Weiterhin kritisiert ver.di, dass die Arbeitsverhältnisse nach 18 Monaten Einsatz für die Luftrettung an den ADAC übergehen würden, auch dem widerspricht die Sana Kliniken Niederlausitz gGmbH: „Die Behauptung, dass die Arbeitsverhältnisse nach 18 Monaten auf den ADAC übergehen würden, ist schlichtweg falsch. Der Einsatz darf nach Arbeitnehmerüberlassungsgesetzt nicht länger als 18 Monaten am Stück andauern“, erklärt Geschäftsführer Sadık Taştan. „Wir wollen weder Geld sparen, noch das Beschäftigungsverhältnis mit einem einzigen unserer Kollegen in der Luftrettung über ein Manöver an den ADAC übertragen.“ Nach 18 Monaten ununterbrochenem Einsatz müssen die Kolleginnen und Kollegen eine sogenannte ANÜ–Pause einlegen. Diese muss mindestens 3 Monate und 1 Tag andauern, um den gesetzlichen Regelungen gerecht zu werden. „Wir haben bereits die Voraussetzungen geschaffen, um die Notfallsanitäter während ihrer Überlassungspause in der Klinik und im bodengebundenen Rettungsdienst einzusetzen (Anm. der Redaktion: Auf Nachfrage auch in den gleichen 24h-Schichtmodellen wie bisher wenn gewollt). Wir sind in enger Abstimmung mit dem Landkreis OSL und werden den Einsatz im Rettungsdienst während der Überlassungspause sicherlich auch dann noch anbieten können, wenn der Landkreis zukünftig Betreiber der Rettungswachen wird“, sagt Sadık Taştan.

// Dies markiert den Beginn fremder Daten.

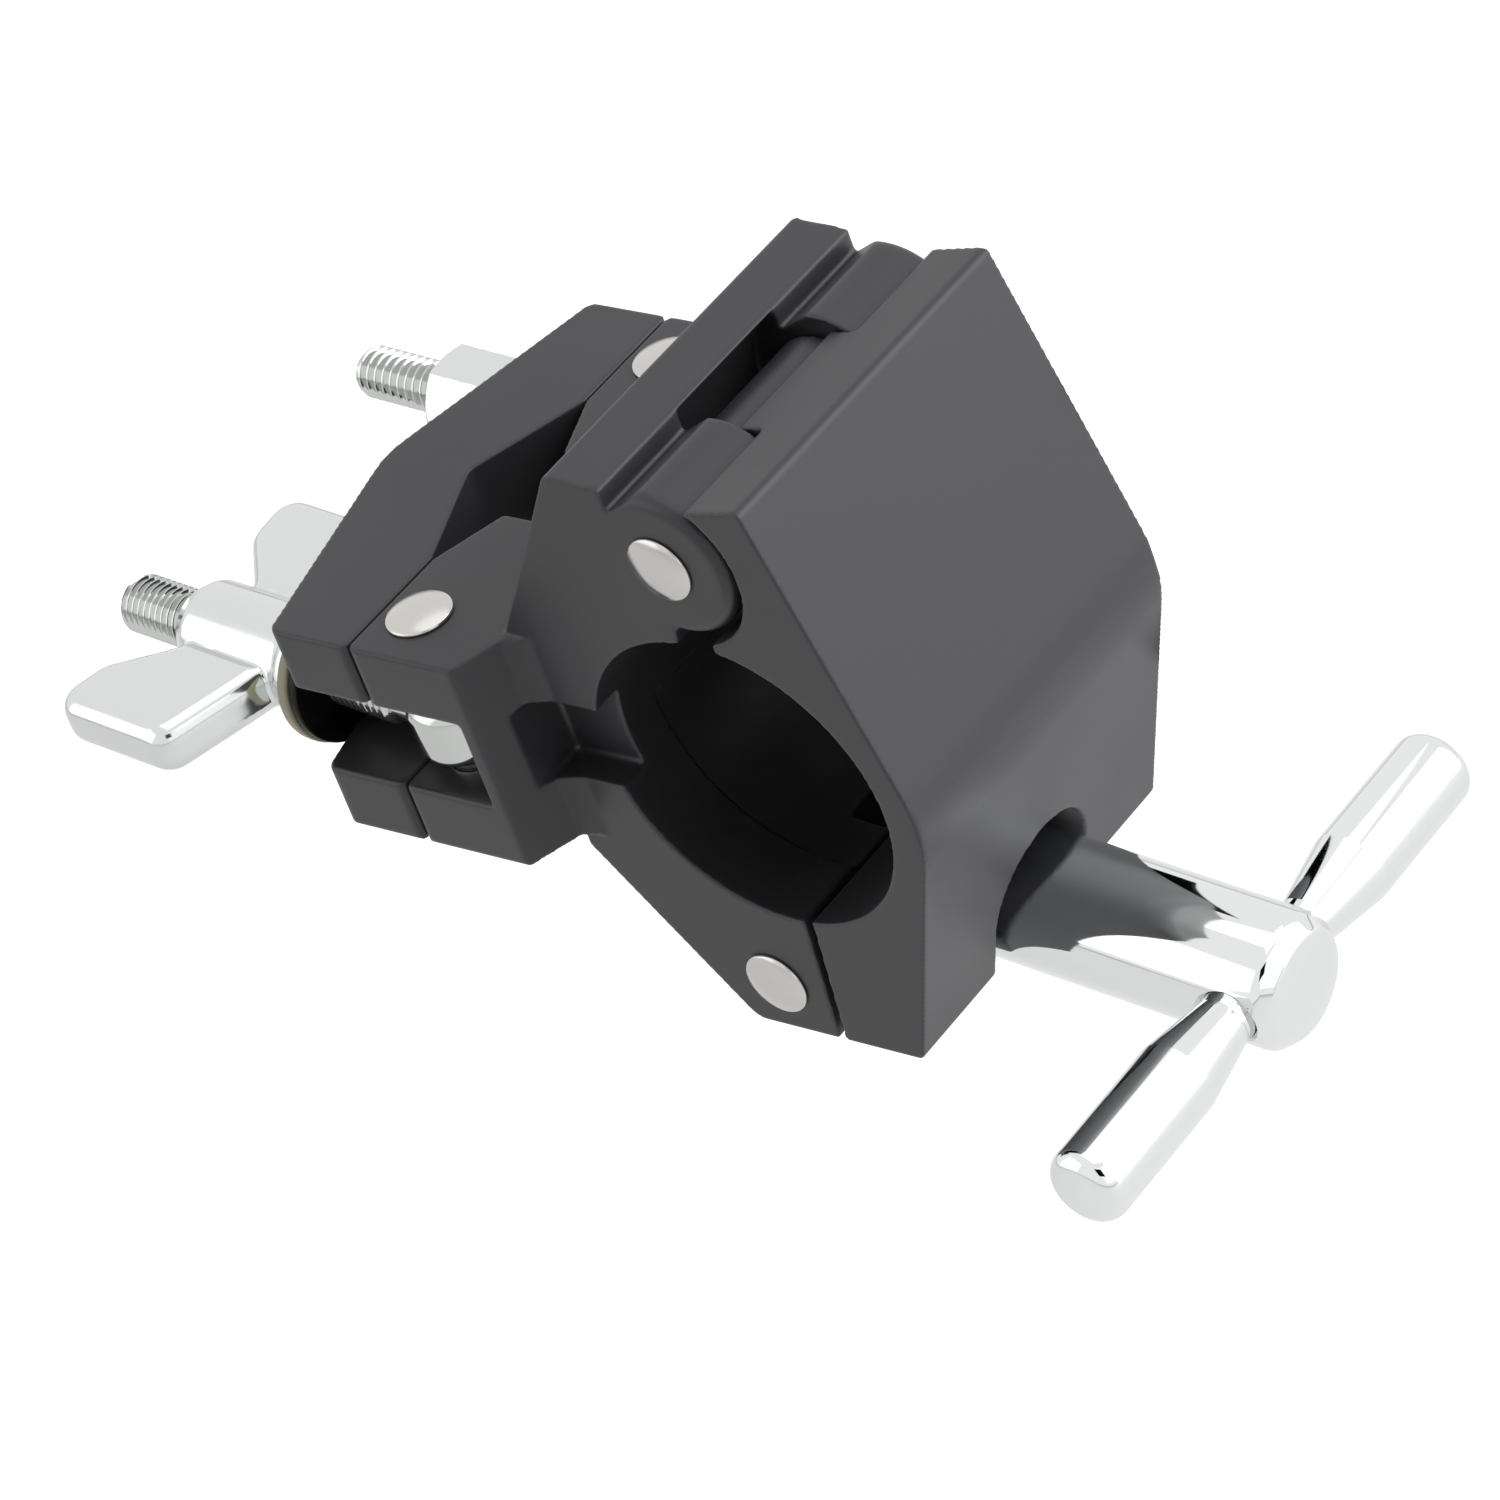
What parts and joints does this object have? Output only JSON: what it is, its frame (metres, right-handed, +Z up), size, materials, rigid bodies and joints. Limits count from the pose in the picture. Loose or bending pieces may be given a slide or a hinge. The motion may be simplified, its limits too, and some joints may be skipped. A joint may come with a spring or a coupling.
{
  "type": "rack tube clamp",
  "caption": "Two-way rack clamp: a hinged tube clamp closed by a swing bolt with a T-handle, and a V clamp on its back drawn up by a wing nut and a long hex nut.",
  "frame": {"origin": "on the axis of the clamped tube, at the middle of the clamp's width", "axes": "+X from the V clamp to the T-handle, +Y along the clamped tube, +Z up, with the hinge on top"},
  "size_m": [0.1421, 0.0762, 0.0832],
  "materials": {
    "black_casting": "die-cast aluminium with a semi-gloss black coat",
    "nickel_rivet": "satin nickel-plated steel rivet",
    "zinc_steel": "zinc-plated steel",
    "black_steel": "blackened steel",
    "nylon": "natural cream nylon",
    "chrome": "bright chrome plate over steel"
  },
  "bodies": {
    "casting": {"clamp_body": "black_casting", "hinge_rivet": "nickel_rivet", "latch_rivet": "nickel_rivet", "jaw_rivet_near": "nickel_rivet", "jaw_rivet_far": "nickel_rivet"},
    "cover": {"clamp_cover": "black_casting"},
    "t_bolt": {"handle_bolt": "zinc_steel"},
    "t_washers": {"handle_nylon_washer": "nylon", "handle_steel_washer": "zinc_steel"},
    "t_handle": {"handle_hub": "chrome", "handle_arm_near": "chrome", "handle_arm_far": "chrome"},
    "jaw": {"outer_jaw": "black_casting"},
    "wing_stud": {"wing_bolt": "zinc_steel"},
    "wing_washers": {"wing_nylon_washer": "nylon", "wing_steel_washer": "black_steel"},
    "wing_nut_body": {"wing_nut": "chrome"},
    "hex_stud": {"hex_bolt": "zinc_steel"},
    "hex_washers": {"hex_nylon_washer": "nylon", "hex_steel_washer": "black_steel"},
    "hex_nut_body": {"hex_nut": "chrome"}
  },
  "joints": [
    {"name": "cover_open", "type": "hinge", "parent": "casting", "child": "cover", "pos_m": [0.0003, 0, 0.0296], "axis": [0, -1, 0], "range_deg": [0, 17.24]},
    {"name": "handle_swing", "type": "hinge", "parent": "casting", "child": "t_bolt", "pos_m": [-0.0064, 0, -0.0297], "axis": [0, 1, 0], "range_deg": [0, 120]},
    {"name": "handle_travel", "type": "slide", "parent": "t_bolt", "child": "t_washers", "axis": [0.9925, 0, -0.1219], "range_m": [0, 0.02]},
    {"name": "handle_turn", "type": "hinge", "parent": "t_washers", "child": "t_handle", "pos_m": [-0.0064, 0, -0.0297], "axis": [0.9925, 0, -0.1219], "range_deg": [0, 5761]},
    {"name": "jaw_slide", "type": "slide", "parent": "casting", "child": "jaw", "axis": [-1, 0, 0], "range_m": [0, 0.01]},
    {"name": "wing_bolt_swing", "type": "hinge", "parent": "casting", "child": "wing_stud", "pos_m": [-0.0396, -0.023, 0.0011], "axis": [0, 0, 1], "range_deg": [0, 110]},
    {"name": "wing_travel", "type": "slide", "parent": "wing_stud", "child": "wing_washers", "axis": [-0.9945, 0.1045, 0], "range_m": [0, 0.0101]},
    {"name": "wing_nut_turn", "type": "hinge", "parent": "wing_washers", "child": "wing_nut_body", "pos_m": [-0.0396, -0.023, 0.0011], "axis": [-0.9945, 0.1045, 0], "range_deg": [0, 3621]},
    {"name": "hex_bolt_swing", "type": "hinge", "parent": "casting", "child": "hex_stud", "pos_m": [-0.0396, 0.023, 0.0011], "axis": [0, 0, -1], "range_deg": [0, 110]},
    {"name": "hex_travel", "type": "slide", "parent": "hex_stud", "child": "hex_washers", "axis": [-0.9976, 0.0698, 0], "range_m": [0, 0.0101]},
    {"name": "hex_nut_turn", "type": "hinge", "parent": "hex_washers", "child": "hex_nut_body", "pos_m": [-0.0396, 0.023, 0.0011], "axis": [-0.9976, 0.0698, 0], "range_deg": [0, 2850]}
  ],
  "couplings": [
    {"joint": "handle_turn", "follows": "handle_travel", "rad_per_m": 5026.5},
    {"joint": "cover_open", "follows": "handle_travel", "rad_per_m": 15.038},
    {"joint": "wing_travel", "follows": "jaw_slide", "ratio": 1.0055},
    {"joint": "wing_nut_turn", "follows": "jaw_slide", "rad_per_m": 6317.8},
    {"joint": "hex_travel", "follows": "jaw_slide", "ratio": 1.0024},
    {"joint": "hex_nut_turn", "follows": "jaw_slide", "rad_per_m": 4959.5}
  ]
}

Darüber hinaus fordert die Gewerkschaft ver.di, dass bei Übernahme des bodengebundenen Rettungsdienstes durch eine kreiseigene Rettungsdienstgesellschaft die Notfallsanitäter der Luftrettung auch auf die kreiseigene Rettungsdienstgesellschaft übergehen sollen, damit dann die kreiseigene Rettungsdienstgesellschaft die Notfallsanitäter für die ADAC-Luftrettung im Wege einer Personalgestellung an die ADAC Luftrettung ausleihen kann.

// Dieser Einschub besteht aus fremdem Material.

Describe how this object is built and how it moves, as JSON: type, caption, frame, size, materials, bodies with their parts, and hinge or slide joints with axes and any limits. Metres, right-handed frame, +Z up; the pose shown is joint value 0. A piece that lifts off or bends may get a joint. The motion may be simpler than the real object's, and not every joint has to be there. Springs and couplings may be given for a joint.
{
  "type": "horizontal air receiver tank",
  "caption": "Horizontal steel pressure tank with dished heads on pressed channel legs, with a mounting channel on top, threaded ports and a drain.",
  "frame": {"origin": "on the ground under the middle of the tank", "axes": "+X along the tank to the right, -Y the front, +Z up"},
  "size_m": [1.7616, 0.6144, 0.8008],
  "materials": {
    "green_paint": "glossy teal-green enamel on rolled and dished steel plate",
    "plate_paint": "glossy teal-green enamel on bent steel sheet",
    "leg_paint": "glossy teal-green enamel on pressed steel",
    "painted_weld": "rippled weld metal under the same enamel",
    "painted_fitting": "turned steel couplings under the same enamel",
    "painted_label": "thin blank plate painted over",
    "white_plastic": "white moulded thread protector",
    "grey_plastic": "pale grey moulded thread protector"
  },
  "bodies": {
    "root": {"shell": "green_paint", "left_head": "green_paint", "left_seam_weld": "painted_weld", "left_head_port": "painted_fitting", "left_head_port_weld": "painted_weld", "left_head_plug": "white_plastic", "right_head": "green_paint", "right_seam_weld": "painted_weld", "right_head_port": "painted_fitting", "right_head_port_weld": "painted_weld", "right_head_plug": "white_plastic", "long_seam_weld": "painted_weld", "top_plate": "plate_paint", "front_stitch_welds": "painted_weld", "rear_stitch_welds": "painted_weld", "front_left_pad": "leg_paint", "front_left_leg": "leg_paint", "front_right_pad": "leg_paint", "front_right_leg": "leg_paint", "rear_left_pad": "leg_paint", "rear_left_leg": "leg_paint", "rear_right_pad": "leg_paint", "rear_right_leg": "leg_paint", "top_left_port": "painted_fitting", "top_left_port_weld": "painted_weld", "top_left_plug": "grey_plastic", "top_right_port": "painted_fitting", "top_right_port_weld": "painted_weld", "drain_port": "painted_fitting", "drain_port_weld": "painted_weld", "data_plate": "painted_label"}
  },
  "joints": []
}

„Diese Forderung würde nichts daran ändern, dass die ADAC Luftrettung als Stationsbetreiber bereits seit geraumer Zeit eine neue Basis für die Zusammenarbeit anstrebt. Ich bin mir sicher, dass die Kooperation auch mit einer kreiseigenen Rettungsdienstgesellschaft in Form eines Arbeitnehmerüberlassungsvertrages geregelt werden würde. Das Ergebnis wäre also das gleiche“, so Sadık Taştan.